Because Tc affects peak flow estimates, it can influence project cost and safety. A Tc that is too short may lead to higher intensities and larger peak flows, potentially oversizing infrastructure. A Tc that is too long may underpredict peak flows, increasing flood risk. For that reason, many agencies provide guidance on acceptable Tc methods and minimum/maximum values.

Quick checks and troubleshooting

• If Tc seems unrealistically small: confirm that slope is entered as a decimal (0.02) rather than percent (2), and confirm L is in meters.
• If Tc seems unrealistically large: check for very small slopes (e.g., 0.0001) and verify that the elevation drop is not underestimated.
• If you have zero or negative values: the calculator will show an error because the Kirpich equation requires positive L and S.
• If your basin is urban: consider comparing against a method that accounts for storm sewers and paved surfaces.

Mini glossary (plain-language definitions)

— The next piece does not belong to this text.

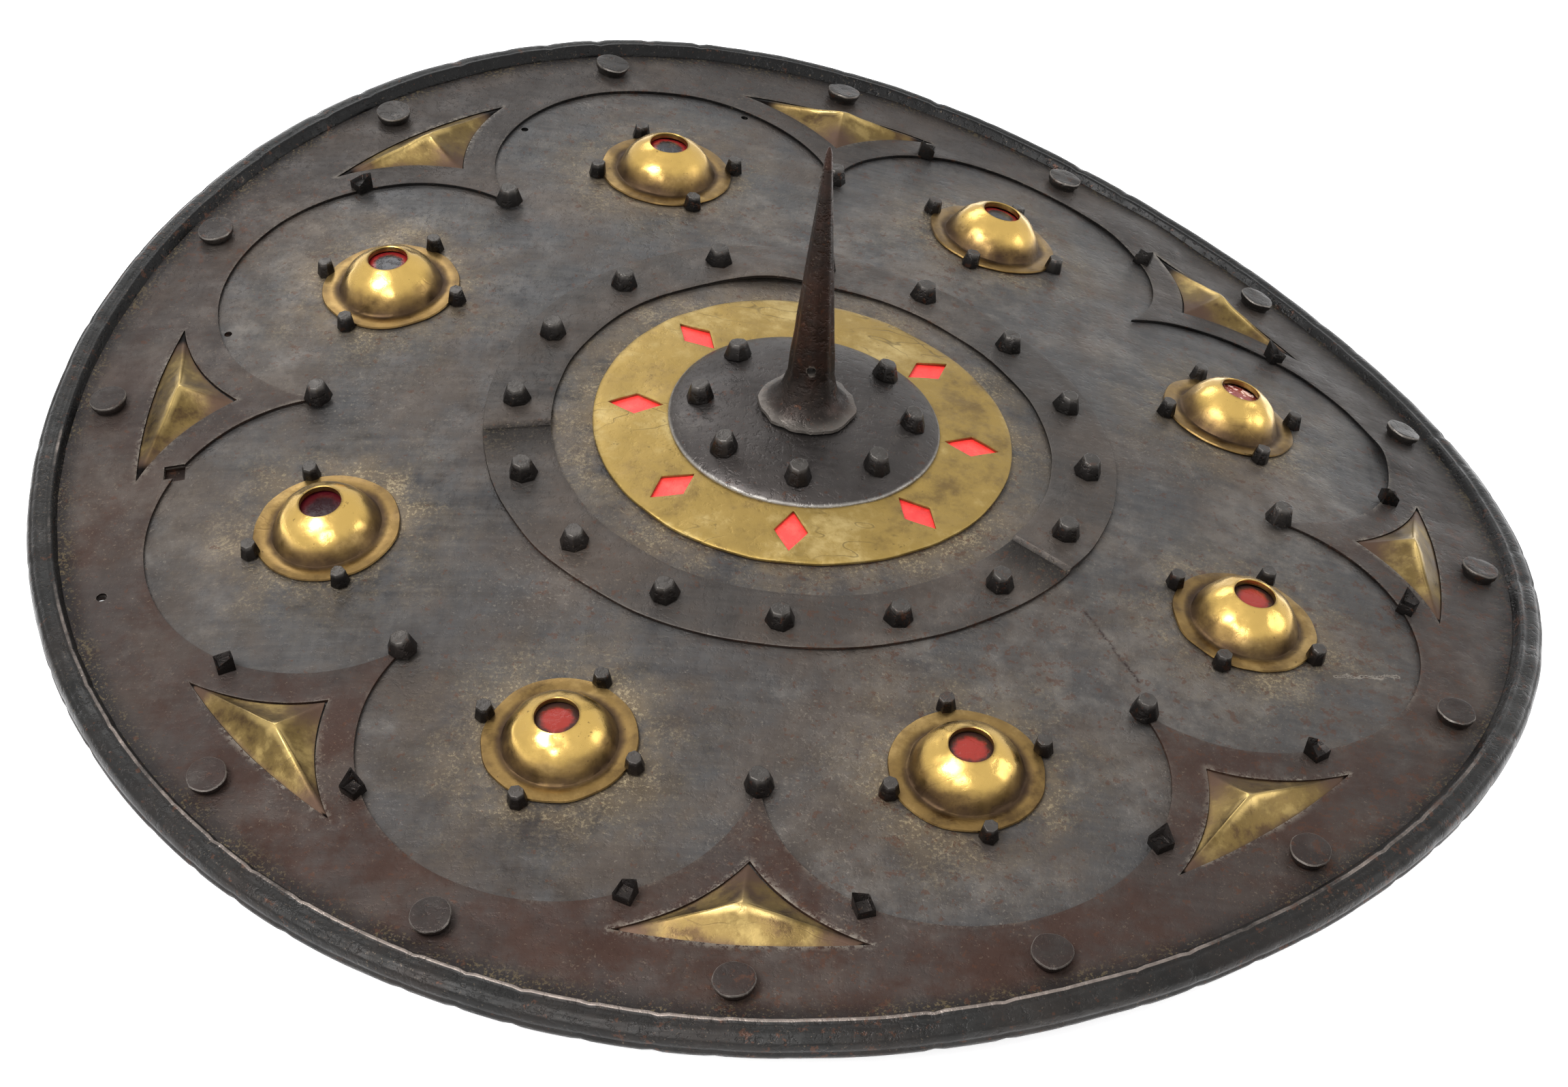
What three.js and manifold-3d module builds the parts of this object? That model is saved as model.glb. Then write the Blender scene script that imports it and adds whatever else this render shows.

Watershed (catchment): the land area that drains to a common outlet. Outlet: the point where flow leaves the watershed (e.g., a culvert, channel junction, or outfall). Flow path: the route water follows over the ground and through channels. Hydrograph: a plot of flow rate versus time at a location. IDF curve: intensity-duration-frequency relationship used to estimate rainfall intensity for a given duration and return period.

Summary

This calculator estimates time of concentration using the Kirpich equation with two inputs: flow path length (L) and average slope (S). Use it for preliminary screening and learning, then confirm with local standards, alternative methods, and observed data when available. The most reliable results come from careful measurement of the actual drainage path and consistent units.